DANVILLE -- More than 1,500 parents in Pennsylvania were the subjects of a recent study done at Geisinger Medical Center. Coming from 31 elementary schools in our area, they took part in the study about childhood obesity.
The bottom line? Researchers found that education is key.
We're told time after time obesity is a risk factor for so many illnesses: diabetes, high blood pressure, high cholesterol. Carrying extra weight is hard on your joints, and can contribute to poor self-esteem and depression.
Now, doctors are seeing all of those things more than ever before in kids.
Dr. Lisa Bailey-Davis says 17 percent of children in the nation are obese, meaning their body mass index, or BMI, is greater than the 95th percentile.

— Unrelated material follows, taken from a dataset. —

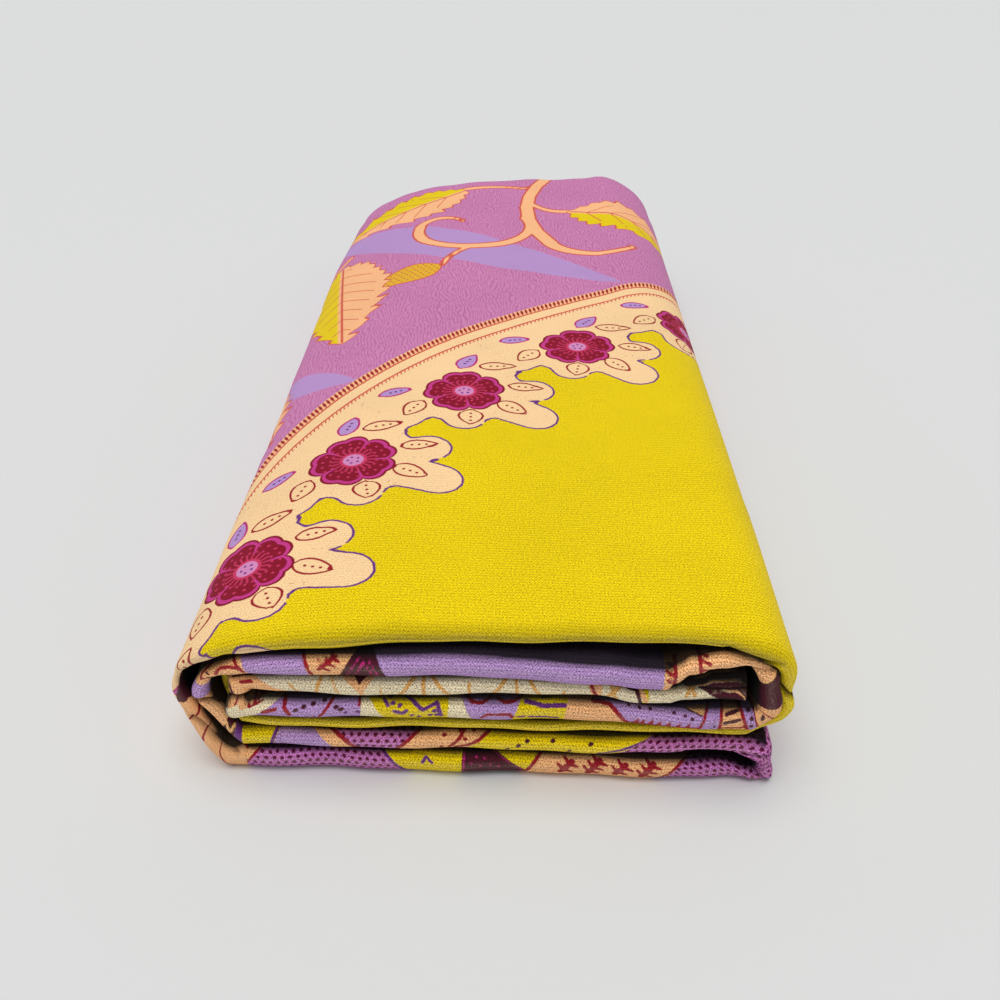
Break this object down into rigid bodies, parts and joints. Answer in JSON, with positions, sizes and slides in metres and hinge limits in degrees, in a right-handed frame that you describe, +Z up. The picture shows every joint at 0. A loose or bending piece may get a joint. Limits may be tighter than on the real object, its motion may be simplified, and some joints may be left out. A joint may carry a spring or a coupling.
{
  "type": "folded wax print fabric",
  "caption": "Length of printed cotton cloth folded into a thick strip and rolled up flat in seven level runs, lying as a packet on its flat underside.",
  "frame": {"origin": "middle of the packet's footprint on the table, at the bottom centre of its box", "axes": "+Z up from the table, +Y from the front folds to the far folds along the packet's length, +X to the right across its width"},
  "size_m": [0.175, 0.405, 0.061],
  "materials": {
    "printed_cotton": "plain-woven cotton with a fine starched sheen, printed right through in yellow, cream, lilac, mauve and maroon"
  },
  "bodies": {
    "root": {"cover": "printed_cotton", "bottom_wrap": "printed_cotton", "inner_wrap": "printed_cotton", "core_fold": "printed_cotton", "tucked_end": "printed_cotton"}
  },
  "joints": []
}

"Out of 100 kids, they'd be heavier than 95 of those children, and in central Pennsylvania, we see rates that are even higher," Dr. Bailey-Davis said.
Dr. Bailey-Davis is the associate director for maternal and pediatric research in the Geisinger Obesity Institute.
Recently, a study she and her colleagues completed was published in a medical journal. The study found that when it comes to preventing or reversing a child's obesity, the more knowledge parents have, the better. Screening for BMI is a start, but shouldn't be the end.
"It's not enough to just share the screening result. There should also be education and available resources for parents."
Some things parents can do to keep their kids in the healthy range include reducing sugar-sweetened drinks, making fruits and veggies available for meals and snacks, and encouraging an active lifestyle.
Sleep also makes a big difference.
"They can encourage a sleep schedule, may sound simple, but it is protective when it comes to promoting a healthy weight."
Dr. Bailey-Davis says, ultimately, she would like to see more BMI education policies in schools which would decrease risk factors for a number of health issues for the students and their families.